Two more things that matter under load. Concurrent cache misses for the same name are coalesced into a single upstream request with singleflight , so a burst of handshakes for a cold domain triggers one fetch, not hundreds. And the fetch deliberately doesn’t inherit the handshake’s context: if the client that triggered the cold lookup disconnects, the fetch keeps running so the other handshakes waiting behind it don’t get cancelled. Each fetch gets its own 10 second timeout instead.
There’s an optional cache_dir that persists bundles to disk, so a restart comes back warm instead of fetching everything from the backend again.
Gotchas#
A few things worth knowing before you reach for it.
It caches private keys. If you set cache_dir, point it at a directory only the Caddy user can read. The module writes 0600 files in a 0700 directory, but it only enforces that mode when it creates the directory itself.
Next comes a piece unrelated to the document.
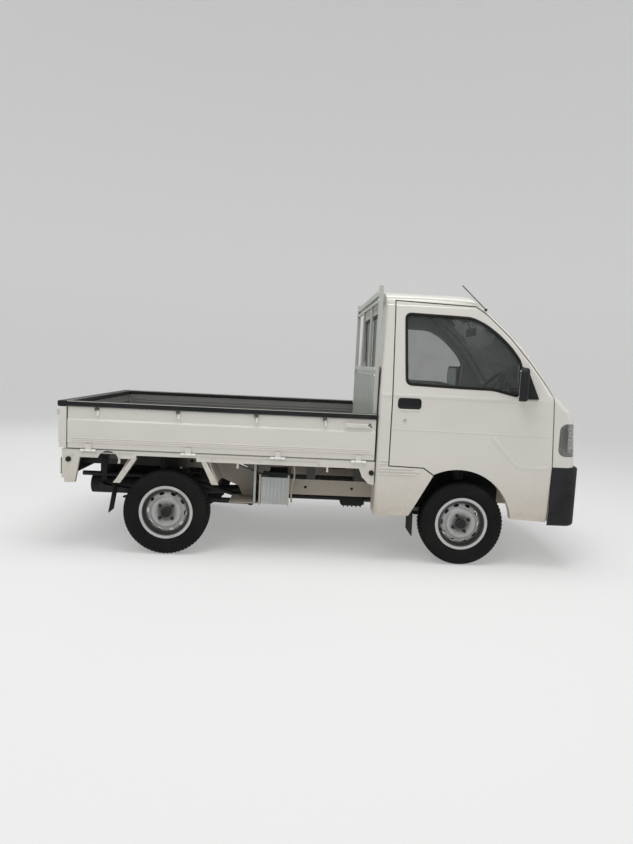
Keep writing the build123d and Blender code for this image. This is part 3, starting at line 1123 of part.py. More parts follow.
# Columns: top and foot place behind or ahead of the rear axle, foot height, which way the flange faces.
GUARDS = ((-215, -327, 452, 1), (242, 322, 463, -1))
with BuildPart() as rear_mudguards:
    for side, sign in SIDES:
        for top_x, foot_x, foot_z, way in GUARDS:
            top = REAR_AXLE_X + top_x
            foot = REAR_AXLE_X + foot_x
            top_z = DECK_Z - DECK_WALL
            back = way * GUARD_SHEET
            side_prism([(top, top_z), (top - back, top_z), (foot - back, foot_z), (foot, foot_z)],
                       (sign * 470, sign * (DECK_Y - 1)))
            side_prism([(top + way * GUARD_FLANGE / 2, SILL_BOTTOM_Z), (top - back, SILL_BOTTOM_Z),
                        (foot - back, foot_z), (foot + way * GUARD_FLANGE * 0.7, foot_z)],
                       (sign * (DECK_Y - 8), sign * (SILL_OUTER_Y - 4)))
save(rear_mudguards, "rear_mudguards")

# Mud flaps, behind the front and the rear wheels.
# Columns: top place, top height, foot place, foot height, inner edge, outer edge.
FLAP_WALL = 5
FLAPS = (
    (REAR_AXLE_X - 334, 452, REAR_AXLE_X - 369, 246, 560, DECK_Y - 26),
    (HOUSE_REAR_X + FLAP_WALL + 1, 400, HOUSE_REAR_X + FLAP_WALL + 4, 172, 478, FLOOR_Y - 6),
)
with BuildPart() as mud_flaps:
    for side, sign in SIDES:
        for top_x, top_z, foot_x, foot_z, inner_y, outer_y in FLAPS:
            side_prism([(top_x, top_z), (top_x - FLAP_WALL, top_z),
                        (foot_x - FLAP_WALL, foot_z), (foot_x, foot_z)],
                       (sign * inner_y, sign * outer_y))
save(mud_flaps, "mud_flaps")
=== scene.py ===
import json
from math import cos, pi, radians, sin

import bmesh
import bpy
from bpy.props import FloatProperty, FloatVectorProperty, IntProperty, PointerProperty
from mathutils import Matrix, Vector
from mathutils.bvhtree import BVHTree


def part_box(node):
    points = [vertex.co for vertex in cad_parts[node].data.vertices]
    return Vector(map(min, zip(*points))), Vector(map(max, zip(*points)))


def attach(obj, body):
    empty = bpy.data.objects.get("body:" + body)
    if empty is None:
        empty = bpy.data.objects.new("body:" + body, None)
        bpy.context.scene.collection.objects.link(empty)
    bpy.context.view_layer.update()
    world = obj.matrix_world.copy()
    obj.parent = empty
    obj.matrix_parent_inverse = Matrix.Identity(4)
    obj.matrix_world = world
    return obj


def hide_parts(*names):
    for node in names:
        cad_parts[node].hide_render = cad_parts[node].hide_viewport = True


bl_info = {
    "name": "Kei truck",
    "version": (1, 0, 0),
    "blender": (4, 5, 0),
    "location": "View3D > Sidebar > Truck",
    "description": "Dresses the packed model of a small flat-bed truck",
    "category": "Object",
}

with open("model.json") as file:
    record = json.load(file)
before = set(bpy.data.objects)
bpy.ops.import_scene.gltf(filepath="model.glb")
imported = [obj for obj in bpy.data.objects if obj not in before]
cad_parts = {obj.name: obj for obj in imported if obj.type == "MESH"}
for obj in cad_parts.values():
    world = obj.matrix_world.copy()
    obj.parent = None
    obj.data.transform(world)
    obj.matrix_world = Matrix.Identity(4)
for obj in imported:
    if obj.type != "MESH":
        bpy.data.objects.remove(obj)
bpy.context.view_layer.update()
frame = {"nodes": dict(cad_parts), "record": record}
nodes = frame["nodes"]

# The truck's own places, in metres. +X is forward, +Y is to the truck's left.
SIDES = (("right", -1), ("left", 1))
SIGNS = (-1, 1)
NOSE_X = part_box("front_bumper")[1].x
CAB_REAR_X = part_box("cab_back_panel")[0].x
FRONT_AXLE_X = (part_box("tyre_front_right")[0].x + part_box("tyre_front_right")[1].x) / 2
REAR_AXLE_X = (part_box("tyre_rear_right")[0].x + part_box("tyre_rear_right")[1].x) / 2
HALF_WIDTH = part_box("door_left")[1].y
WHEEL_Y = 0.650
AXLE_Z = 0.271
SEAT_Y = 0.33

# Places of the side gates' hinges and pins along the truck
SIDE_HINGES = (REAR_AXLE_X - 0.484, REAR_AXLE_X + 0.136, REAR_AXLE_X + 0.697, CAB_REAR_X - 0.114)
GATE_PINS = (REAR_AXLE_X - 0.430, REAR_AXLE_X + 0.069, REAR_AXLE_X + 0.555, CAB_REAR_X - 0.336)

# The wheels. Columns: name, place along the truck, side, turn of the nuts and of the valve in degrees.
WHEELS = (
    ("front_right", FRONT_AXLE_X, -1, 28, 200),
    ("front_left", FRONT_AXLE_X, 1, 28, 200),
    ("rear_right", REAR_AXLE_X, -1, 45, 64),
    ("rear_left", REAR_AXLE_X, 1, 45, 64),
)

# Outlines of small round parts. Columns of a point: distance along the part's axis, radius.
WHEEL_NUT = ((0.0, 0.0125), (0.005, 0.0125), (0.006, 0.0098), (0.019, 0.0098), (0.021, 0.007), (0.021, 0.0))
HUB_CAP = ((0.036, 0.0345), (0.056, 0.0335), (0.062, 0.0300), (0.0645, 0.022), (0.0655, 0.0))
LATCH_BOLT = ((-0.004, 0.0065), (0.003, 0.0065), (0.005, 0.004), (0.005, 0.0))
DOOR_LOCK = ((-0.002, 0.0145), (0.0025, 0.0145), (0.004, 0.012), (0.003, 0.0095), (0.003, 0.0))
WIPER_PIVOT = ((-0.004, 0.016), (0.018, 0.013), (0.022, 0.0))
BUMPER_PLUG = ((-0.004, 0.062), (0.002, 0.062), (0.004, 0.058), (0.001, 0.052), (0.001, 0.0))
BUMPER_BOLT = ((-0.002, 0.008), (0.003, 0.007), (0.004, 0.0))
BULB = ((-0.011, 0.007), (0.002, 0.007), (0.006, 0.004), (0.007, 0.0))
GEAR_KNOB = ((0.0, 0.008), (0.012, 0.020), (0.032, 0.023), (0.046, 0.016), (0.052, 0.0))
GEAR_BOOT = ((0.0, 0.055), (0.018, 0.045), (0.045, 0.022), (0.060, 0.012))
DIAL = ((-0.003, 0.042), (0.002, 0.042), (0.003, 0.038), (0.0015, 0.036), (0.0015, 0.0))
GATE_STOP = ((-0.012, 0.0165), (0.008, 0.0165), (0.0105, 0.013), (0.0105, 0.0))
GUARD_BOLT = ((-0.003, 0.006), (0.003, 0.0055), (0.0045, 0.0))
HEADBOARD_BOLT = ((-0.002, 0.008), (0.004, 0.007), (0.006, 0.0))
SILL_BOLT = ((-0.002, 0.0065), (0.003, 0.006), (0.0045, 0.0))
RAIL_HOLE = ((-0.001, 0.010), (0.0008, 0.010), (0.0008, 0.0))
REAR_RAIL_HOLE = ((-0.001, 0.011), (0.0008, 0.011), (0.0008, 0.0))
DUCT_RING = ((-0.004, 0.030), (0.0, 0.036), (0.004, 0.030))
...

It’s a plugin, so it’s compiled into Caddy. Upgrading Caddy means rebuilding with xcaddy and the module included. Keep your previous binary around for a quick rollback.
And entries loaded from disk on startup get a fresh TTL on load, because I don’t persist the original Cache-Control. So a warm-restart entry re-validates within one TTL of coming back up. Good enough, and simpler than serialising expiry timestamps.
Get it#
It’s on GitHub under Apache-2.0: github.com/ohdearapp/caddy-get-certificate-cache . Build a Caddy with it included:
xcaddy build --with github.com/ohdearapp/caddy-get-certificate-cache
It’s also listed on Caddy’s site as the tls.get_certificate.cached_http
module, so you can find it on the download page
and tick it on without running xcaddy yourself.
It’s not in production yet, we’re still building the customer-provided-certificate feature it’s for. But it’s small, it does one thing, and it’s open source if you’re fronting an HTTP get_certificate endpoint with Caddy and want the same pure win we’re after: stop fetching a certificate on every connection.